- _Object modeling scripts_

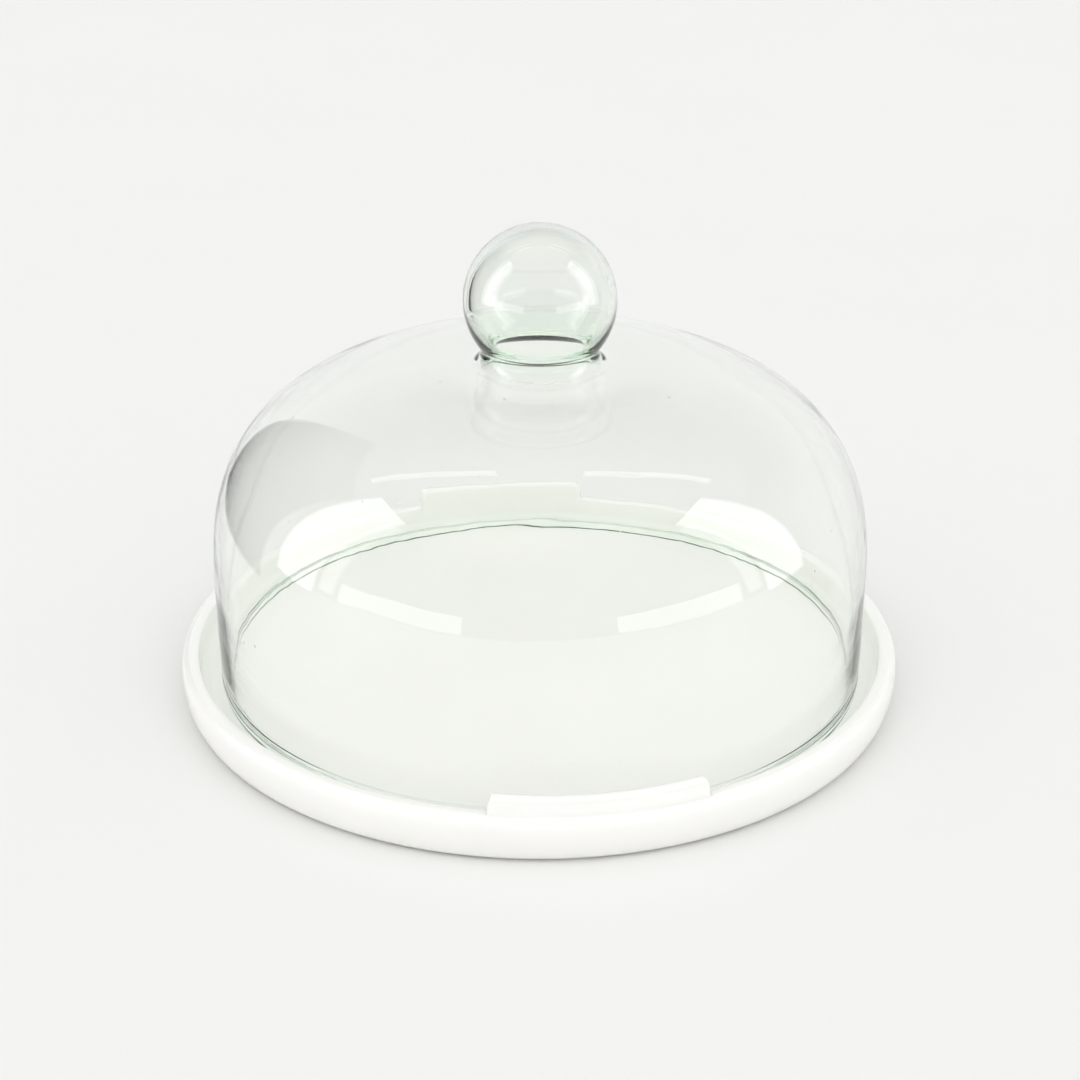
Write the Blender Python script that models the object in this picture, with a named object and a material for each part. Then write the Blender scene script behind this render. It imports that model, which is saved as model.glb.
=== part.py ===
"""Domed cake server: a round tray with two rim handles and a lift-off glass bell.

Metres, +Z up.  The tray stands on z = 0 with its axis on the Z axis and its
two handles on the -Y and +Y sides.  The bell rests on the tray floor.
"""
import math

import bpy
from mathutils import Vector

# ---- tray -------------------------------------------------------------------
TRAY_RADIUS = 0.150
FOOT_OUTER_RADIUS = 0.1436
FOOT_EDGE_STEP = 0.0014
FOOT_EDGE_HEIGHT = 0.0006
FOOT_INNER_RADIUS = 0.1160
FOOT_RECESS_DEPTH = 0.0020
FOOT_RECESS_SLOPE = 0.0030
FLOOR_HEIGHT = 0.0080
FLOOR_RADIUS = 0.1370
FLOOR_FILLET_INSET = 0.0006
FILLET_STEPS = 4
BULGE_HEIGHT = 0.0140
BULGE_STEPS = 5
SHOULDER_STEPS = 3
SHOULDER_DROP = 0.0004
RIM_HEIGHT = 0.0200
RIM_CREST_RADIUS = 0.1452
RIM_SHOULDER_RADIUS = 0.1474
RIM_INNER_RADIUS = 0.1428
RIM_INNER_DROP = 0.0025
TRAY_SEGMENTS = 80

# ---- handles, part of the tray's rim ------------------------------------------
HANDLE_RISE = 0.0080
HANDLE_HALF_ARC = math.radians(16.0)
HANDLE_CORNER = 0.0028
HANDLE_CORNER_STEPS = 5
HANDLE_SPAN_STEPS = 10
HANDLE_CORNER_POWER = 2.6

# ---- glass bell ---------------------------------------------------------------
REST_GAP = 0.0003
BELL_RADIUS = 0.1349
BELL_LIP_RADIUS = 0.1345
BELL_WAIST_HEIGHT = 0.0500
BELL_CROWN_HEIGHT = 0.1423
BELL_POWER = 2.83
BELL_WALL = 0.0036
BELL_HOLE_RADIUS = 0.0190
BELL_SEGMENTS = 64
BELL_ARC_STEPS = 16
BELL_WALL_STEPS = 4
LIP_ROUND_STEPS = 4

# ---- collar and ball of the knob ----------------------------------------------
FUSE_GAP = 0.0003
COLLAR_INNER_RADIUS = 0.0189
COLLAR_FLARE_RADIUS = 0.0278
COLLAR_NECK_RADIUS = 0.0236
COLLAR_TOP_HEIGHT = 0.1468
COLLAR_STEPS = 5
BALL_RADIUS = 0.0307
BALL_CENTRE_HEIGHT = 0.1666
BALL_WALL = 0.0026
BALL_STEPS = 14
KNOB_SEGMENTS = 48

LIP_HEIGHT = FLOOR_HEIGHT + REST_GAP


def clear_scene():
    """Remove every object so that the build starts from nothing."""
    for obj in list(bpy.data.objects):
        bpy.data.objects.remove(obj, do_unlink=True)


def make_material(name, colour, roughness, metallic, transmission):
    """One Principled material."""
    mat = bpy.data.materials.new(name)
    mat.use_nodes = True
    shader = mat.node_tree.nodes["Principled BSDF"]
    shader.inputs["Base Color"].default_value = (*colour, 1.0)
    shader.inputs["Roughness"].default_value = roughness
    shader.inputs["Metallic"].default_value = metallic
    shader.inputs["Transmission Weight"].default_value = transmission
    return mat


def add_object(name, verts, faces, mat, origin_height):
    """Turn points and faces into one smooth object whose origin is on the axis."""
    origin = Vector((0.0, 0.0, origin_height))
    mesh = bpy.data.meshes.new(name)
    mesh.from_pydata([Vector(v) - origin for v in verts], [], faces)
    mesh.validate()
    for polygon in mesh.polygons:
        polygon.use_smooth = True
    mesh.materials.append(mat)
    obj = bpy.data.objects.new(name, mesh)
    obj.location = origin
    bpy.context.scene.collection.objects.link(obj)
    return obj


def turn_loop(name, loop, segments, mat, origin_height):
    """Turn a closed outline of (radius, height) once round the Z axis.

    The outline runs anticlockwise as seen with the radius to the right, so
    that the faces look outwards.
    """
    verts = []
    for step in range(segments):
        angle = 2.0 * math.pi * step / segments
        for radius, height in loop:
            verts.append((radius * math.cos(angle), radius * math.sin(angle), height))
    count = len(loop)
    faces = []
    for step in range(segments):
        here = step * count
        there = ((step + 1) % segments) * count
        for index in range(count):
            after = (index + 1) % count
            faces.append((here + index, there + index, there + after, here + after))
    return add_object(name, verts, faces, mat, origin_height)


def offset_inwards(curve, distance):
    """Move an open (radius, height) curve to its left by a wall thickness."""
    moved = []
    for index, (radius, height) in enumerate(curve):
        before = curve[max(index - 1, 0)]
        after = curve[min(index + 1, len(curve) - 1)]
        run = after[0] - before[0]
        rise = after[1] - before[1]
        length = math.hypot(run, rise)
        moved.append((radius - distance * rise / length, height + distance * run / length))
    return moved


def bell_outer_curve():
    """Outside of the bell, from just above the lip up to the hole in the crown."""
    curve = []
    start = LIP_HEIGHT + BELL_WALL / 2
    for step in range(BELL_WALL_STEPS):
        height = start + (BELL_WAIST_HEIGHT - start) * step / BELL_WALL_STEPS
        share = (BELL_WAIST_HEIGHT - height) / (BELL_WAIST_HEIGHT - LIP_HEIGHT)
        curve.append((BELL_RADIUS - (BELL_RADIUS - BELL_LIP_RADIUS) * share ** 2, height))
    rise = BELL_CROWN_HEIGHT - BELL_WAIST_HEIGHT
    end = math.acos((BELL_HOLE_RADIUS / BELL_RADIUS) ** (BELL_POWER / 2))
    for step in range(BELL_ARC_STEPS + 1):
        turn = end * step / BELL_ARC_STEPS
        radius = BELL_RADIUS * math.cos(turn) ** (2 / BELL_POWER)
        height = BELL_WAIST_HEIGHT + rise * math.sin(turn) ** (2 / BELL_POWER)
        curve.append((radius, height))
    return curve


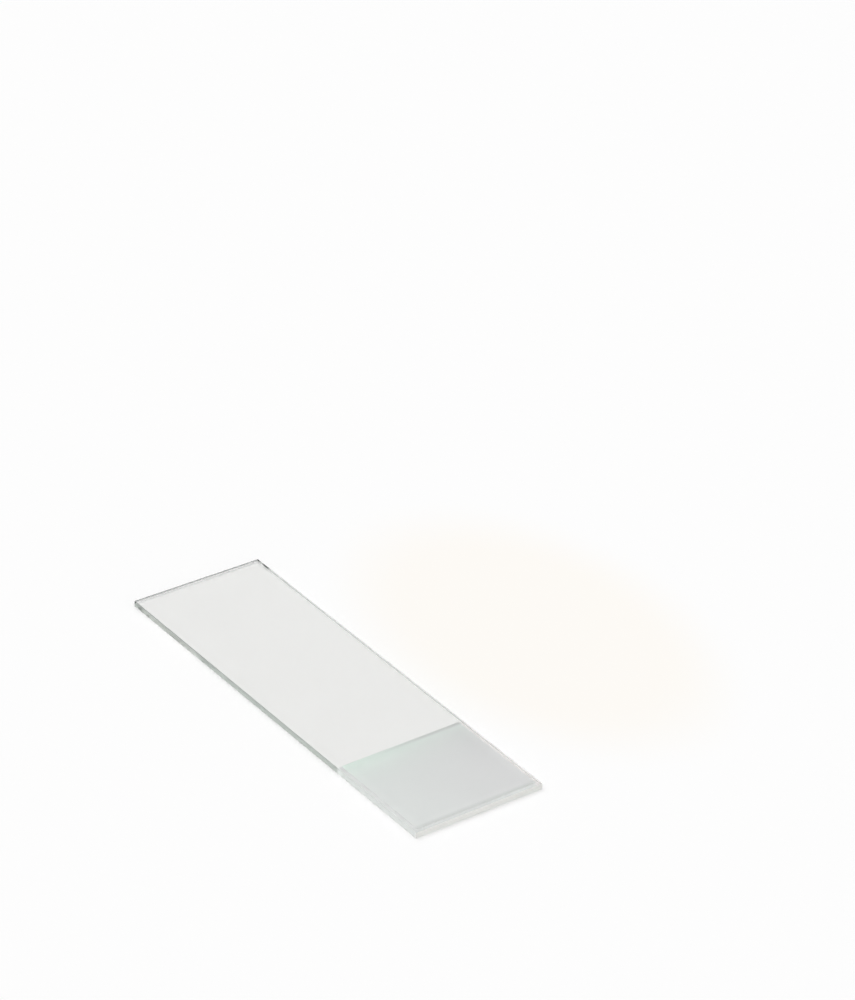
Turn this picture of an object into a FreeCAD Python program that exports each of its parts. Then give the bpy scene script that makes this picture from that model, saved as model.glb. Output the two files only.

- _The task_
Exactly repeat the lines above, from the opening line through the one with "lift-off glass bell.", and include nothing else.

- _Solution_
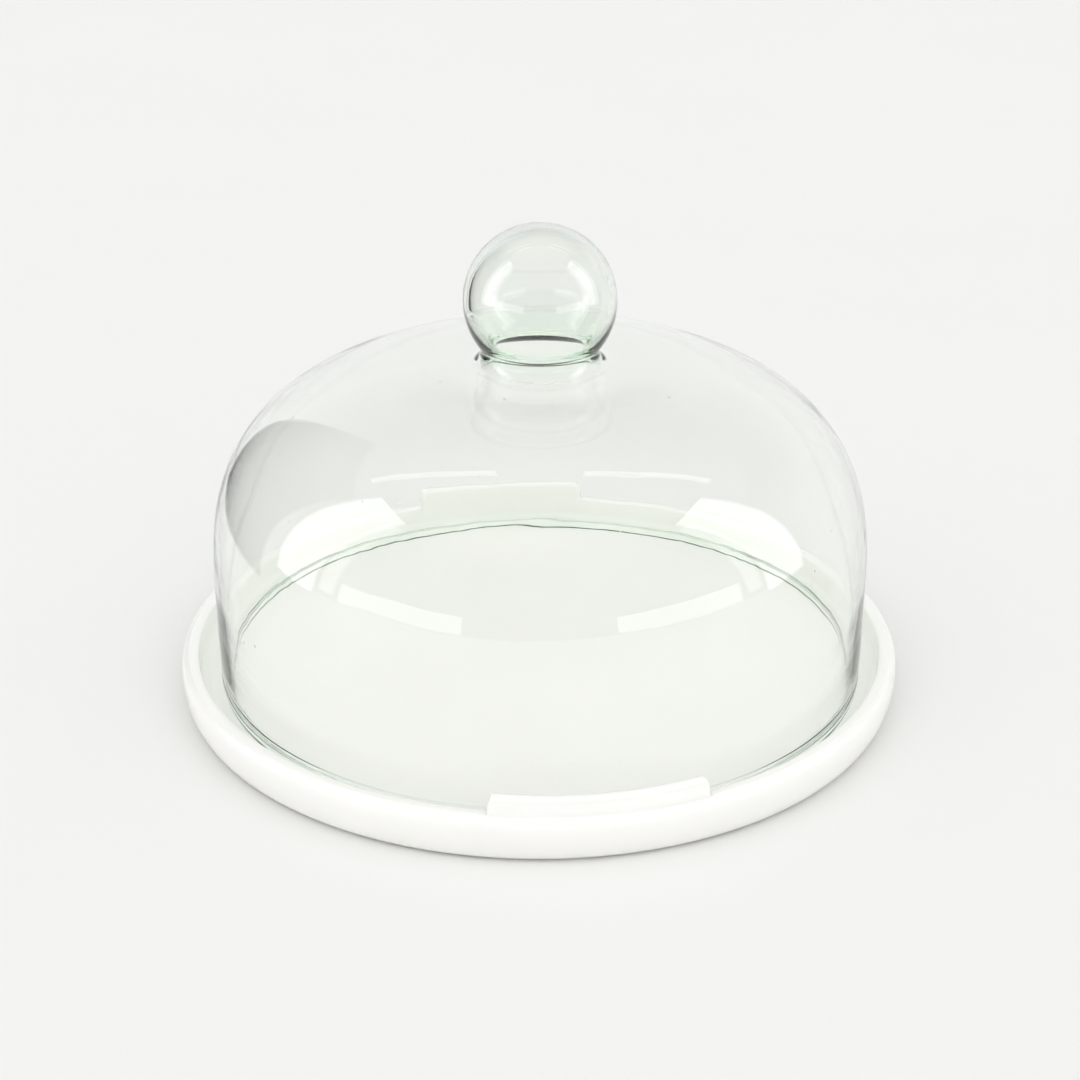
Write the Blender Python script that models the object in this picture, with a named object and a material for each part. Then write the Blender scene script behind this render. It imports that model, which is saved as model.glb.
=== part.py ===
"""Domed cake server: a round tray with two rim handles and a lift-off glass bell.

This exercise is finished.